La prima guerra mondiale è il primo contesto bellico a partite dal quale possiamo più precisamente riferirci alle malattie mentali associate alla guerra. Nel 1915 sulla rivista medica Lancet, lo psicologo Myers descriveva chi tornava dalla guerra con l’espressione: “Shell Shock”, cioè affetto da shock da bombardamento. I sintomi che presentavano i soldati erano vari: tremori, ipersensibilità ai rumori e alla luce, tachicardia, rigidità, mutacismo, dissociazione dalla realtà e crisi di pianto: erano i cosiddetti “scemi di guerra”.

 

La storia ci insegna quindi che la guerra produce ferite psichiche incommensurabili: queste si tramandano per molte generazioni e tutti noi ne siamo coinvolti, non solo chi è stato in prima linea a combattere. 

 

La recente guerra in Ucraina è la conferma che l’uomo purtroppo per sua natura tende a ripetere gli errori e ad agire spinto da emozioni (spesso negative); l’attuale conflitto ha sconfessato per l’ennesima volta il principio (che si pensava generalmente acquisito) secondo cui ci sono strumenti più efficaci dei conflitti armati, quali dialogo e diplomazia. Proprio per questo motivo di questi tempi è normale sperimentare un senso di incredulità e destabilizzazione, ed è normale lasciarci sopraffare dall’ansia e farci colpire dallo scetticismo e dal pessimismo nei confronti del futuro.

 

Ma come si può gestire quest’ansia da guerra?

  • Una volta riconosciute le nostre emozioni, cerchiamo di parlarne con un amico o con un familiare.
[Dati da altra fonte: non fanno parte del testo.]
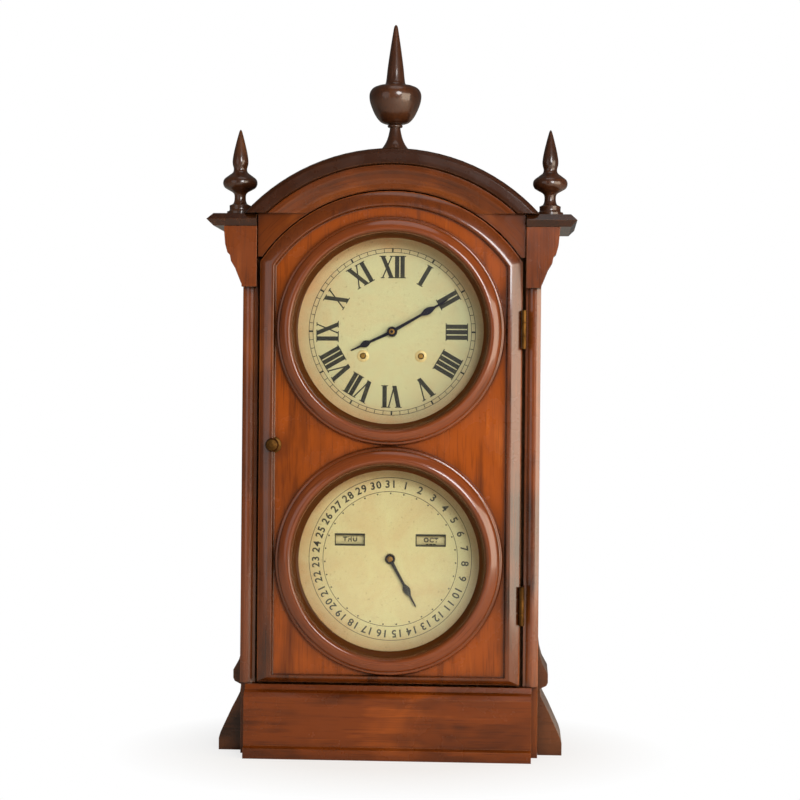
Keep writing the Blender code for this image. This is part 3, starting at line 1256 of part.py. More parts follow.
def main():
    clear_scene()
    wood = material("reddish_veneer", (0.24, 0.075, 0.022), 0.32)
    dark = material("dark_moulding", (0.055, 0.018, 0.008), 0.30)
    board = material("plain_board", (0.19, 0.10, 0.045), 0.6)
    dial = material("painted_dial", (0.72, 0.66, 0.42), 0.55)
    glass = material("clear_glass", (0.9, 0.92, 0.9), 0.05, 0.0, 0.2)
    brass = material("lacquered_brass", (0.60, 0.42, 0.16), 0.32, 1.0)
    steel = material("blued_steel", (0.05, 0.055, 0.075), 0.35, 1.0)
    iron = material("black_iron", (0.03, 0.03, 0.03), 0.6, 0.6)
    drum = material("printed_roller", (0.70, 0.64, 0.42), 0.7)
    build_case(wood, dark, board)
    build_hood(wood, dark)
    build_plinth(wood)
    build_finials(dark)
    for name, side in (("left", -1), ("right", 1)):
        build_pilaster("pilaster_" + name, side, wood)
        build_bracket("bracket_" + name, side, wood)
        build_ear("ear_" + name, side, dark)
        build_side_base("side_base_" + name, side, wood)
    build_dials(board, dial)
    door = build_door(wood, dark, glass, brass)
    build_latch(brass, door)
    build_plates(brass, steel)
    build_motion_work(brass, steel)
    build_great_wheel("time", TIME_ARBOR, TIME_PLANE, CENTRE, brass, steel)
    build_great_wheel("strike", STRIKE_ARBOR, STRIKE_PLANE, CENTRE, brass, steel)
    build_train(brass, steel)
    build_escapement(brass, steel)
    build_pendulum(brass, steel)
    build_strike(brass, steel, iron)
    build_calendar_frame(brass, steel)
    build_calendar_work(brass, steel, drum)


main()
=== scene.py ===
"""Looks of the double-dial calendar clock: finishes, fine turned work, dial printing, light and camera.

Lengths are in metres in the frame of the solids. +Z is up and the front faces -Y.
"""

from math import asin, cos, hypot, pi, radians, sin, tau

import bmesh
import bpy
from mathutils import Matrix, Vector


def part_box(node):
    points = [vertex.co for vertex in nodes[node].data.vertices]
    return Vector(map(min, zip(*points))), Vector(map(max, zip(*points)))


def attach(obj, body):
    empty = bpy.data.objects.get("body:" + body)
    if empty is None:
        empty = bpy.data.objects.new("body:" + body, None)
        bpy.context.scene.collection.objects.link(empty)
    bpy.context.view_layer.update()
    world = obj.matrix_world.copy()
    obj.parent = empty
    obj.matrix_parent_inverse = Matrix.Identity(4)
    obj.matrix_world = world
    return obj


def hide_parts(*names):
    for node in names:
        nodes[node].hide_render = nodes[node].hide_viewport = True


# Smoothness of curves, gaps, and the angles in degrees past which an edge stays sharp
TURN_STEPS = 96
FINIAL_STEPS = 48
EYELET_STEPS = 48
LATCH_PLATE_STEPS = 40
COLLET_STEPS = 32
PIN_STEPS = 16
DOT_STEPS = 8
TEXT_STEPS = 3
SPLINE_STEPS = 7
RIM_SPLINE_STEPS = 4
RIM_ARC_STEPS = 64
WELD = 0.000002
SEAT_GAP = 0.00004
BORDER_CREASE = 30
CREASE = 35
TURNED_CREASE = 40
BRASS_CREASE = 50
ROUND_CREASE = 60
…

In questo modo i pericoli si relativizzano e le paure si ridimensionano
  • Cerchiamo di dare maggiore spazio alle good news e guardiamo le notizie della guerra solo in determinati e pochi momenti del giorno (è vero che la conoscenza rende forti, ma è altrettanto vero che può portare al catastrofismo)
  • Cerchiamo di concentrarci su ciò che possiamo controllare, sul presente e sulla nostra salute (purtroppo le decisioni politiche non sono nelle nostre mani);
  • Cerchiamo di impegnarci in una campagna di aiuti umanitari, ma senza perdere di vista la nostra vita qui ed ora

 

Se ci si sente particolarmente ansiosi, se non si riesce a pensare ad altro che alla guerra (e alle sue conseguenze) e se ci si sente incapaci di svolgere tranquillamente le azioni di vita quotidiana, è utile chiedere aiuto ad un medico e/o ad uno psicoterapeuta.